Write out all of the lines below, exactly and completely.
▬▬▬
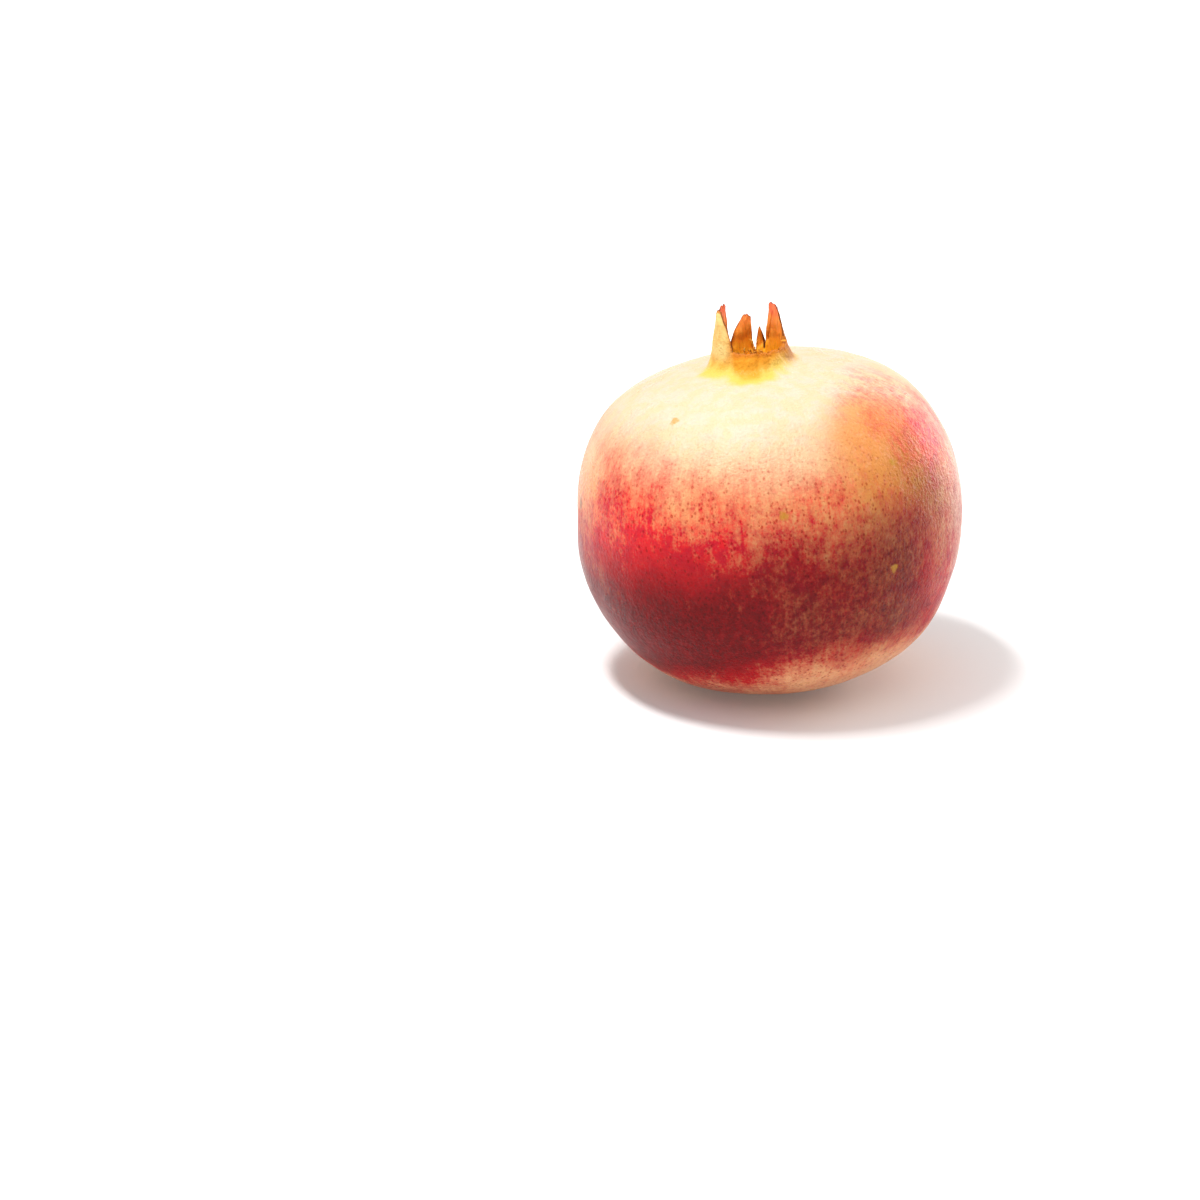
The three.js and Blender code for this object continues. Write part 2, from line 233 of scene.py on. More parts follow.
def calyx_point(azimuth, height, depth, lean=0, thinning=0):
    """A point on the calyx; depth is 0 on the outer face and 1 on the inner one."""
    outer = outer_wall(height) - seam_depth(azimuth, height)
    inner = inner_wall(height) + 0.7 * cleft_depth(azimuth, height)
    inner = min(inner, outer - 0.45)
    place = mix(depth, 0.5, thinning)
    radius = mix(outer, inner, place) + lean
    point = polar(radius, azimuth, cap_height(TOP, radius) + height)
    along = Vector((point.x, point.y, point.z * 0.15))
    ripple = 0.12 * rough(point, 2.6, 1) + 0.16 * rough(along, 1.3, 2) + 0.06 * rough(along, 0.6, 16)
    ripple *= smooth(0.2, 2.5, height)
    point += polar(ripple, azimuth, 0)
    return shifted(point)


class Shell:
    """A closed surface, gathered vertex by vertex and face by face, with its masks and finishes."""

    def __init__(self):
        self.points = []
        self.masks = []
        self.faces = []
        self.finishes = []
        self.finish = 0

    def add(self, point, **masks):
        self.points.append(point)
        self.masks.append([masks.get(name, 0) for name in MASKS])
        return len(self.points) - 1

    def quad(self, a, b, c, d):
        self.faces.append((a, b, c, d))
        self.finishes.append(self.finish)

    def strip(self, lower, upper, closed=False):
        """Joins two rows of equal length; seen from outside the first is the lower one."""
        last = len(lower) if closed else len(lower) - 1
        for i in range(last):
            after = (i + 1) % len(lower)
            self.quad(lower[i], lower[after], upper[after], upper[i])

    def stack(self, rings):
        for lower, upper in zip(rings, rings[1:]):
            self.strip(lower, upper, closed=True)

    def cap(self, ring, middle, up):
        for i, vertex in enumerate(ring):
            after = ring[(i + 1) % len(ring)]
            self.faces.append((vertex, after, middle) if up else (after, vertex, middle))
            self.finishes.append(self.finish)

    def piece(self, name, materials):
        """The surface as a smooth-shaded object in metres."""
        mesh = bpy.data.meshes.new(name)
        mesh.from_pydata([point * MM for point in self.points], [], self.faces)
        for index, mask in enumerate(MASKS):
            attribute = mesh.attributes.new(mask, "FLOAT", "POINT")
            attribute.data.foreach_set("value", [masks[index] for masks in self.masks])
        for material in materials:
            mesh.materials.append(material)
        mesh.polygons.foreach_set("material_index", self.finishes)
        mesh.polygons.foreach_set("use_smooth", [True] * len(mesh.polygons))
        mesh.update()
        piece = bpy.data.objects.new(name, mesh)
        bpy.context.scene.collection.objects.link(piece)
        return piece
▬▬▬
- [TASK RESPONSE]:
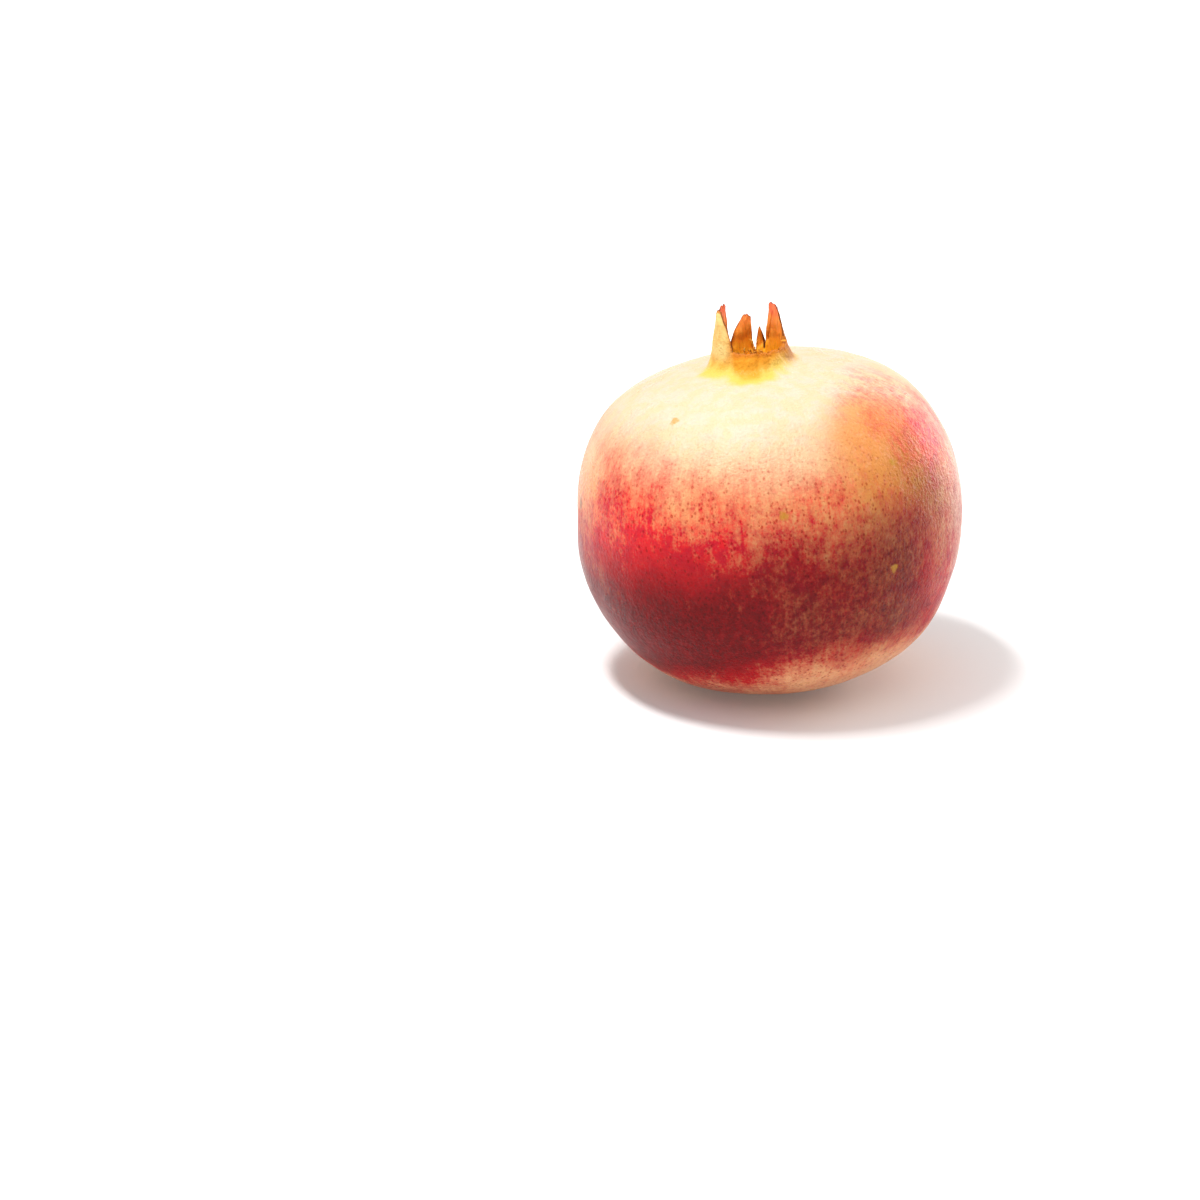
The three.js and Blender code for this object continues. Write part 2, from line 233 of scene.py on. More parts follow.
def calyx_point(azimuth, height, depth, lean=0, thinning=0):
    """A point on the calyx; depth is 0 on the outer face and 1 on the inner one."""
    outer = outer_wall(height) - seam_depth(azimuth, height)
    inner = inner_wall(height) + 0.7 * cleft_depth(azimuth, height)
    inner = min(inner, outer - 0.45)
    place = mix(depth, 0.5, thinning)
    radius = mix(outer, inner, place) + lean
    point = polar(radius, azimuth, cap_height(TOP, radius) + height)
    along = Vector((point.x, point.y, point.z * 0.15))
    ripple = 0.12 * rough(point, 2.6, 1) + 0.16 * rough(along, 1.3, 2) + 0.06 * rough(along, 0.6, 16)
    ripple *= smooth(0.2, 2.5, height)
    point += polar(ripple, azimuth, 0)
    return shifted(point)


class Shell:
    """A closed surface, gathered vertex by vertex and face by face, with its masks and finishes."""

    def __init__(self):
        self.points = []
        self.masks = []
        self.faces = []
        self.finishes = []
        self.finish = 0

    def add(self, point, **masks):
        self.points.append(point)
        self.masks.append([masks.get(name, 0) for name in MASKS])
        return len(self.points) - 1

    def quad(self, a, b, c, d):
        self.faces.append((a, b, c, d))
        self.finishes.append(self.finish)

    def strip(self, lower, upper, closed=False):
        """Joins two rows of equal length; seen from outside the first is the lower one."""
        last = len(lower) if closed else len(lower) - 1
        for i in range(last):
            after = (i + 1) % len(lower)
            self.quad(lower[i], lower[after], upper[after], upper[i])

    def stack(self, rings):
        for lower, upper in zip(rings, rings[1:]):
            self.strip(lower, upper, closed=True)

    def cap(self, ring, middle, up):
        for i, vertex in enumerate(ring):
            after = ring[(i + 1) % len(ring)]
            self.faces.append((vertex, after, middle) if up else (after, vertex, middle))
            self.finishes.append(self.finish)

    def piece(self, name, materials):
        """The surface as a smooth-shaded object in metres."""
        mesh = bpy.data.meshes.new(name)
        mesh.from_pydata([point * MM for point in self.points], [], self.faces)
        for index, mask in enumerate(MASKS):
            attribute = mesh.attributes.new(mask, "FLOAT", "POINT")
            attribute.data.foreach_set("value", [masks[index] for masks in self.masks])
        for material in materials:
            mesh.materials.append(material)
        mesh.polygons.foreach_set("material_index", self.finishes)
        mesh.polygons.foreach_set("use_smooth", [True] * len(mesh.polygons))
        mesh.update()
        piece = bpy.data.objects.new(name, mesh)
        bpy.context.scene.collection.objects.link(piece)
        return piece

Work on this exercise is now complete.